When Cynthia Pinto-Cabrera developed asthma at 12, it didn't seem that unusual to her. Lots of her classmates in California's San Joaquin Valley carried inhalers to school. Her little brother needed a nebulizer every morning just to start his day breathing right.

But when she left the valley for college in Santa Barbara, Pinto-Cabrera encountered a world with far less air pollution than she had lived with. She found it shocking that other parts of the country simply lived with cleaner air— and their health benefited.

"A lot of people here in the valley don't really know asthma is not the normal," she says. "We've really normalized chronic illnesses."

Pinto-Cabrera is one of many people nationwide celebrating an announcement Wednesday from the U.S. Environmental Protection Agency, which unveiled new, stricter limits for one of the deadliest types of air pollution: tiny particles about 30 times smaller than a human hair. These particles are called PM2.5 (shorthand for particulate matter smaller than 2.5 micrometers in diameter) and are commonly referred to as soot.

The agency lowered the allowable limit for annual PM2.5 levels from 12 micrograms per cubic meter to 9. That's a "significant reduction," says Regan Patterson, an air pollution expert at the University of California, Los Angeles.

"The science is clear," says EPA Administrator Michal Regan. "Soot pollution is one of the most dangerous forms of air pollution and is linked to a range of serious and potentially deadly illnesses, including asthma and heart attacks."

The new standard represents the first tightening of the rules since 2012, but states will have several years to reach the new limits.

The EPA left the daily limits on PM2.5 pollution unchanged, at 35 micrograms per cubic meter, saying the same efforts that will reduce pollution under the revised annual standard will drive down short-term pollution exposures as well.

Decades of research have demonstrated that tiny particles are dangerous to people's health at nearly any concentration. The sources vary: fossil fuel combustion, agriculture, and industrial processes all add to the load, as does wildfire smoke and dust.

In aggregate, the tiny particles drive millions of premature deaths worldwide each year. The EPA estimates that the new, tighter standards will prevent about 4,500 premature deaths a year by 2032 in the U.S. and prevent about 800,000 asthma-related emergency visits. It estimates the lower pollution exposures could reduce healthcare costs by about $46 billion by that time.

If achieved, the standards would have major impacts on communities currently breathing in the dirtiest air—like Pinto-Cabrera's San Joaquin Valley in California or industrial counties in central Pennsylvania. "What we see in study after study, people of color are consistently breathing in the dirtiest air," says Patterson.

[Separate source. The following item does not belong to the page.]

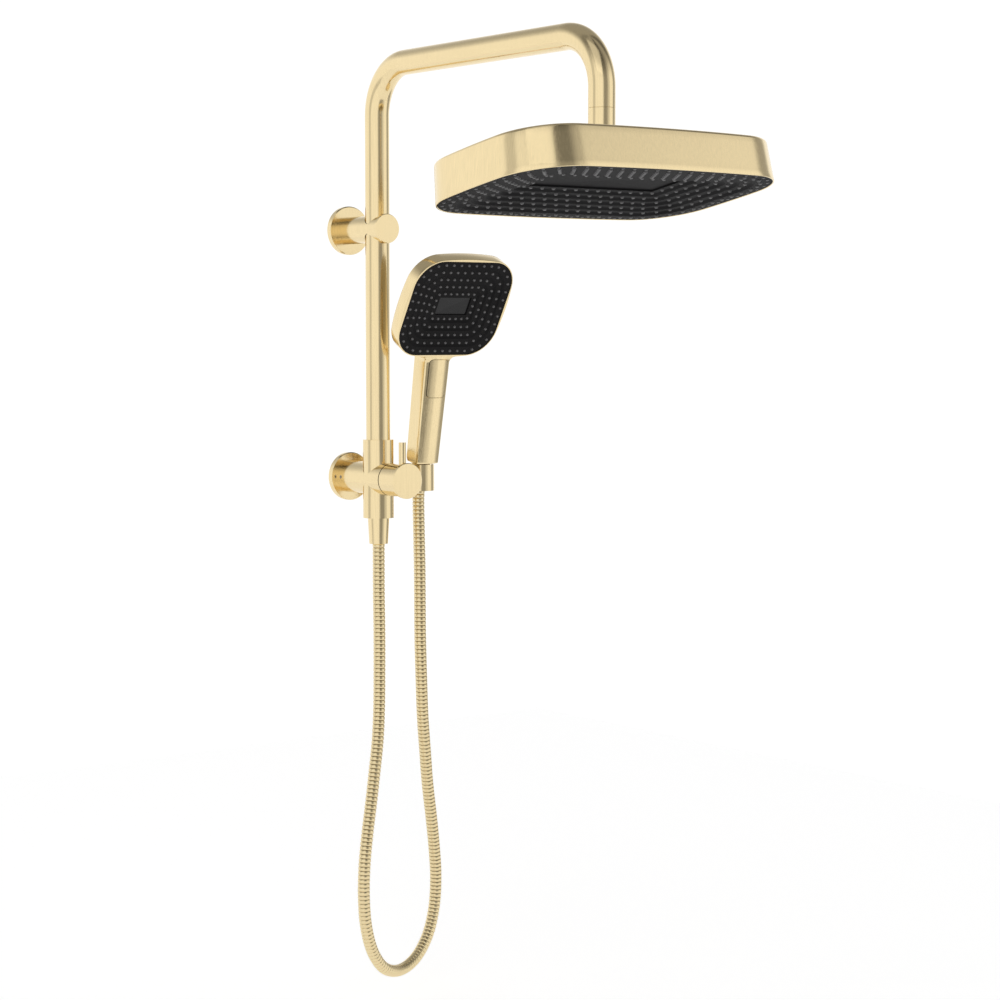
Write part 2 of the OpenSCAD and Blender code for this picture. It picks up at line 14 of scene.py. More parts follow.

A 2022 study, for example, found that communities of color were consistently exposed to more air pollutionthan white communities. Another analysis shows they are exposed to more pollution than the national average from every single source, from industrial production to agricultural pollution.

The new standards won't erase those differences. But the EPA's analysis suggests the new rules should make them smaller. "It's important to step back and recognize that, by lowering the standards—when you improve air quality with these standards, you have reductions that improve air quality for everyone," says Patterson. But cleaner air will have the biggest health impacts in communities that are now experiencing the worst pollution. "Those are the communities for whom the standard will contribute to the most," says Patterson.

The new standards are still well above the World Health Organization's recommended limit of 5 micrograms per cubic meter averaged over the year.

The inequality of clean air progress

The air in the U.S. has improved significantly since the 1970 Clean Air Act first began to reduce outdoor air pollution.

"There was a time in major cities in this country when you couldn't see across the street, the air was so thick," says Paul Billings, president of the American Lung Association. "Thanks to the Clean Air Act and more than 50 years of progress, we have as a nation cleaned up our air drastically."

The EPA is supposed to review new science and update the standards every five years to protect public health. The annual PM2.5 limit was first implemented in 1997, and was tightened in 2012 from 15 to 12 micrograms per cubic meter of air.

In 2020 under the Trump administration, the EPA decided to keep current standards rather than tightening them. That decision was controversial: longtime EPA scientists recommended stricter standards, while an advisory panel that includedseveral representatives from industry opposed them. In 2021, under the Biden administration, the EPA decided to re-evaluate that decision. The new standards are the outcome of that review.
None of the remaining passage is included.